Quel Direttore fu tanto cortese da aderire al suo desiderio, e come furono nel laboratorio, D. Bosco chiamò a sè quel giovane, che dispettoso e avvilito cercava di nascondersi, e: – Amico, gli disse, ho una cosa da dirti, Vieni, qui che il tuo buon superiore te lo permette.
Il giovane si avvicinò e D. Bosco proseguì:
- Ho accomodato tutto, sai; ma con un patto che d’ora in avanti sii sempre buono, e che siamo amici. Prendi questa medaglia e per compenso dirai un’Ave Maria alla Madonna per me.

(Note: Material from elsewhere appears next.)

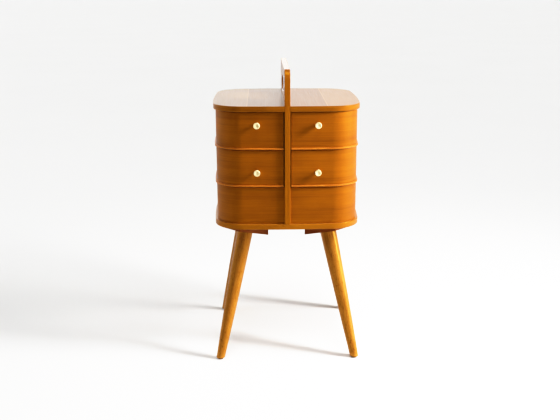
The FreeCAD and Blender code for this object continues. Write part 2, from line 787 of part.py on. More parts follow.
def make_leg(name, side, end):
    """A turned leg with a gently swelling taper, cut level at the foot, bored for bolt and nail."""
    blank = document.addObject("PartDesign::Body", name + "_blank")
    bolt = "Size.leg_bolt_dia / 2 + Size.snug_fit"
    bolt_end = "-(Size.bolt_in_leg + Size.bolt_end_gap)"
    top = "Size.leg_top_dia / 2"
    turn(blank, [
        ("0", "-Calc.leg_blank"), ("Size.leg_foot_dia / 2", "-Calc.leg_blank"),
        (top, "-Size.leg_edge"), (top + " - Size.leg_edge", "0"),
        (bolt, "0"), (bolt, bolt_end), ("0", bolt_end),
    ], bowed=1, bow_radius="Calc.leg_bow")
    put_on_leg_axis(blank, side, end)

    ground = document.addObject("Part::Box", name + "_ground")
    ground.setExpression("Length", "Size.body_width")
    ground.setExpression("Width", "Size.body_width")
    ground.setExpression("Height", "Size.base_height")
    ground.setExpression(
        "Placement",
        "placement(vector(%d * Calc.foot_at - Size.body_width / 2; %d * Calc.foot_at - Size.body_width / 2;"
        " Size.glide_height - Size.base_height); rotation(vector(0; 0; 1); 0))" % (side, end))
    nail = document.addObject("Part::Cylinder", name + "_nail_hole")
    nail.setExpression("Radius", "Size.nail_dia / 2 + Size.snug_fit")
    nail.setExpression("Height", "Size.glide_height + Size.nail_length + Size.snug_fit")
    nail.setExpression("Placement.Base.x", "%d * Calc.foot_at" % side)
    nail.setExpression("Placement.Base.y", "%d * Calc.foot_at" % end)
    waste = document.addObject("Part::MultiFuse", name + "_waste")
    waste.Shapes = [ground, nail]
    leg = document.addObject("Part::Cut", name + "_cut")
    leg.Base = blank
    leg.Tool = waste
    document.recompute()
    return leg


def make_leg_bolt(side, end):
    """A hanger bolt, half in the leg and half in its block."""
    body = document.addObject("PartDesign::Body", "leg_bolt")
    section = new_sketch(body, offset="-Size.bolt_in_leg")
    add_circle(section, "0", "0", "Size.leg_bolt_dia")
    pad(body, section, "Size.bolt_in_leg + Size.bolt_in_block")
    put_on_leg_axis(body, side, end)
    return body


def make_glide(side, end):
    """A round nail glide under the foot."""
    body = document.addObject("PartDesign::Body", "glide")
    nail = "Size.nail_dia / 2"
    rim = "Size.glide_dia / 2"
    nail_end = "Size.glide_height + Size.nail_length"
    turn(body, [
        ("0", "0"), (rim, "0"), (rim, "Size.glide_height"), (nail, "Size.glide_height"),
        (nail, nail_end), ("0", nail_end),
    ])
    round_edges(body, lambda edge: is_arc(edge) and lies_flat(edge, 0), "Size.glide_round")
    body.setExpression("Placement.Base.x", "%d * Calc.foot_at" % side)
    body.setExpression("Placement.Base.y", "%d * Calc.foot_at" % end)
    document.recompute()
    return body


def make_wood_screw(across, along, head_floor, head, length):
    """An upright wood screw; head lists the corners between its middle and its shank."""
    body = document.addObject("PartDesign::Body", "wood_screw")
    shank = "Size.screw_dia / 2"
    turn(body, [("0", "0")] + head + [(shank, "%s - Size.screw_point" % length), ("0", length)])
    body.setExpression("Placement.Base.x", across)
    body.setExpression("Placement.Base.y", along)
    body.setExpression("Placement.Base.z", head_floor)
    document.recompute()
    return body


def make_wood_screws():
    shank = "Size.screw_dia / 2"
    rim = "Size.screw_head_dia / 2"
    countersunk = [(rim, "0"), (shank, "%s - %s" % (rim, shank))]
    cheese = [(rim, "0"), (rim, "Size.block_screw_head_height"), (shank, "Size.block_screw_head_height")]
    keep_group("panel_screws", [
        make_wood_screw("0", along, "Size.base_height + Size.screw_recess", countersunk,
                        "Size.panel_screw_length")
        for along in panel_screw_places()
    ])
    keep_group("leg_block_screws", [
        make_wood_screw(across, along,
                        "Size.base_height - Size.block_screw_seat - Size.block_screw_head_height",
                        cheese,
                        "Size.block_screw_seat + Size.block_screw_head_height + Size.block_screw_bite")
        for across, along in block_screw_places()
    ])


def make_legs():
    bolts = []
    glides = []
    for end_name, end in ENDS.items():
        for side_name, side in SIDES.items():
            corner = "%s_%s" % (end_name, side_name)
            keep("leg_block_" + corner, make_leg_block("leg_block_" + corner, side, end))
            keep("leg_" + corner, make_leg("leg_" + corner, side, end))
            bolts.append(make_leg_bolt(side, end))
            glides.append(make_glide(side, end))
    keep_group("leg_bolts", bolts)
    keep_group("foot_glides", glides)


def check_objects():
    """Stops on any object that failed, and on any sub-part without a valid solid."""
    for item in document.Objects:
        if "Invalid" in item.State or "Error" in item.State:
            raise RuntimeError("%s failed: %s" % (item.Name, item.State))
    for name, item in sub_parts.items():
        if item.Shape.isNull() or not item.Shape.isValid() or not item.Shape.Solids:
            raise RuntimeError("%s has no valid solid" % name)


make_base_board()
make_handle_panel()
make_top_board()
make_top_dowels()
make_bin_wall()
make_bin_block()
make_tray("middle", "Calc.middle_floor", "Size.middle_knob_height")
make_tray("upper", "Calc.upper_floor", "Size.upper_knob_height")
make_pivot_rod()
make_pivot_washers()
make_legs()
make_wood_screws()
document.recompute()
check_objects()

os.makedirs("parts", exist_ok=True)
for name, item in sub_parts.items():
    item.Shape.exportStep("parts/%s.step" % name)
print("%d sub-parts written" % len(sub_parts))
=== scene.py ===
import json
import math

import bpy
from mathutils import Matrix, Vector

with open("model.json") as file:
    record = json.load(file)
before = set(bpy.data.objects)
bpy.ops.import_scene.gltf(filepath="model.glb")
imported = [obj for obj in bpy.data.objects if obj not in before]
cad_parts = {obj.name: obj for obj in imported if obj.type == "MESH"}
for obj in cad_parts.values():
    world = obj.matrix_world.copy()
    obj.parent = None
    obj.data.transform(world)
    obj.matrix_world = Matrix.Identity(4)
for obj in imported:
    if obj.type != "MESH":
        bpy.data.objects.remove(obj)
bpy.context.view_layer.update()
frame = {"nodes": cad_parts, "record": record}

# Looks of the sewing box: lacquered veneers, turned beech, cream knobs and plain steel.
# Lengths are metres unless a name or comment says millimetres; the frame is the box's own.

MM = 0.001

# Plan of the body, in millimetres, for patterns that follow its outline.
BODY_HALF = 160
SIDE_BOW = 8.3
CORNER_RADIUS = 65
WALL_INSET = 5
SIDE_RADIUS = BODY_HALF**2 / (2 * SIDE_BOW)
SIDE_CENTRE = SIDE_RADIUS - BODY_HALF
CORNER_REACH = math.sqrt(2 * (SIDE_RADIUS - CORNER_RADIUS) ** 2 - SIDE_CENTRE**2)
CORNER_AT = (CORNER_REACH - SIDE_CENTRE) / 2

# Other places in the box, in millimetres from its middle or the floor.
LEAF_JOINT_AT = 84
TRAY_BOTTOM_UNDERSIDE = 394.5
TRAY_SIDE_FACE = 8
KNOCKS_HEIGHT = (130, 60)
RUBBED_HEIGHT = (14, 3)

LEG_SPLAY = math.radians(16.3)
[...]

- Il giovane vivamente commosso baciò la mano che gli presentava la medaglia e disse:
- Me la metterò al collo, e la terrò sempre per sua memoria.
I suoi compagni, che già sapevano il caso succeduto, sorridevano, e salutavano D. Bosco che attraversava quella vasta sala, mentre il Direttore faceva il proponimento, di non più rimproverare alcuno tanto forte per un nonnulla; e ammirava l’arte di D. Bosco per guadagnarsi i cuori.